In this guide, we are stripping the game down to its foundation. We will cover five essential basketball footwork drills for home that will improve your balance, increase your “first step” speed, and prevent turnovers—all without requiring a single shot.

The Science of the Feet: Why Footwork Wins Games

As noted earlier, parents and players often fixate on flashy metrics like vertical jump or dribbling speed. However, none of those attributes matter if you are off-balance. Footwork is the interface between the athlete and the floor; it dictates how efficiently force is transferred.

The Foundation of Every Move

Everything in basketball starts with the Athletic Stance.

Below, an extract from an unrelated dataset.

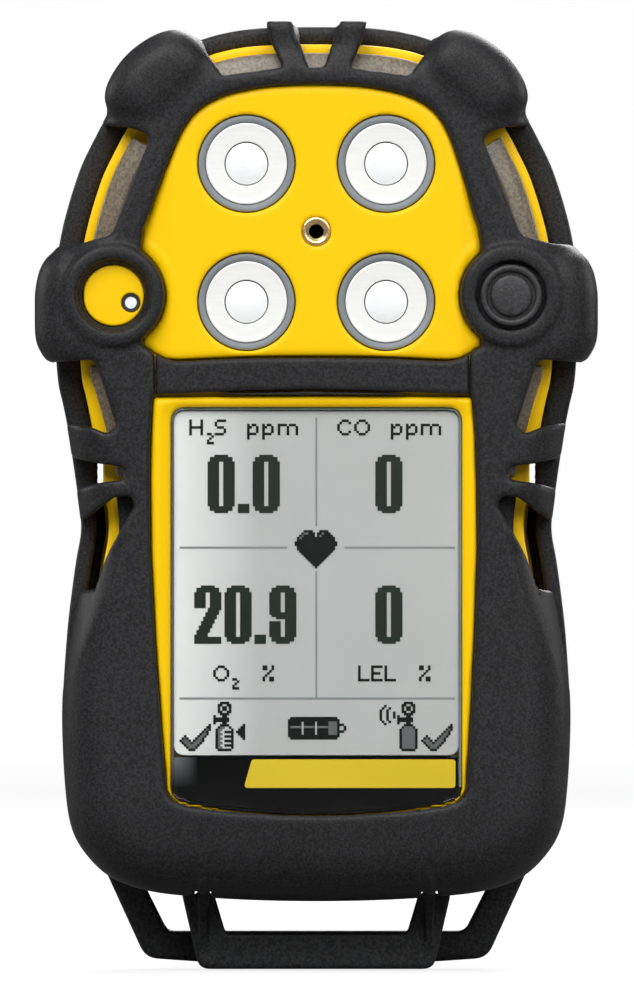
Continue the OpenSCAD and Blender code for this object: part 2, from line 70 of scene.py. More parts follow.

  • The Mechanics: Feet shoulder-width apart, knees bent, hips loaded, and “nose over toes.”
    • The Impact: This low centre of gravity is non-negotiable. When a player stands too tall, they are easily knocked off balance by a defender. Conversely, a strong base allows you to absorb contact and explode into a drive. Poor footwork is also the leading cause of travelling violations; if your feet aren’t disciplined, you will shuffle before you dribble, resulting in a turnover before the play even starts.

Efficiency vs. Speed

There is a major difference between improving basketball foot speed and improving efficiency.

  • The “False Step”: Many amateurs, when trying to drive right, will first take a tiny step backwards with their left foot to load up. This is called a “false step.” It adds 0.2 seconds to your move—just enough time for the defence to recover.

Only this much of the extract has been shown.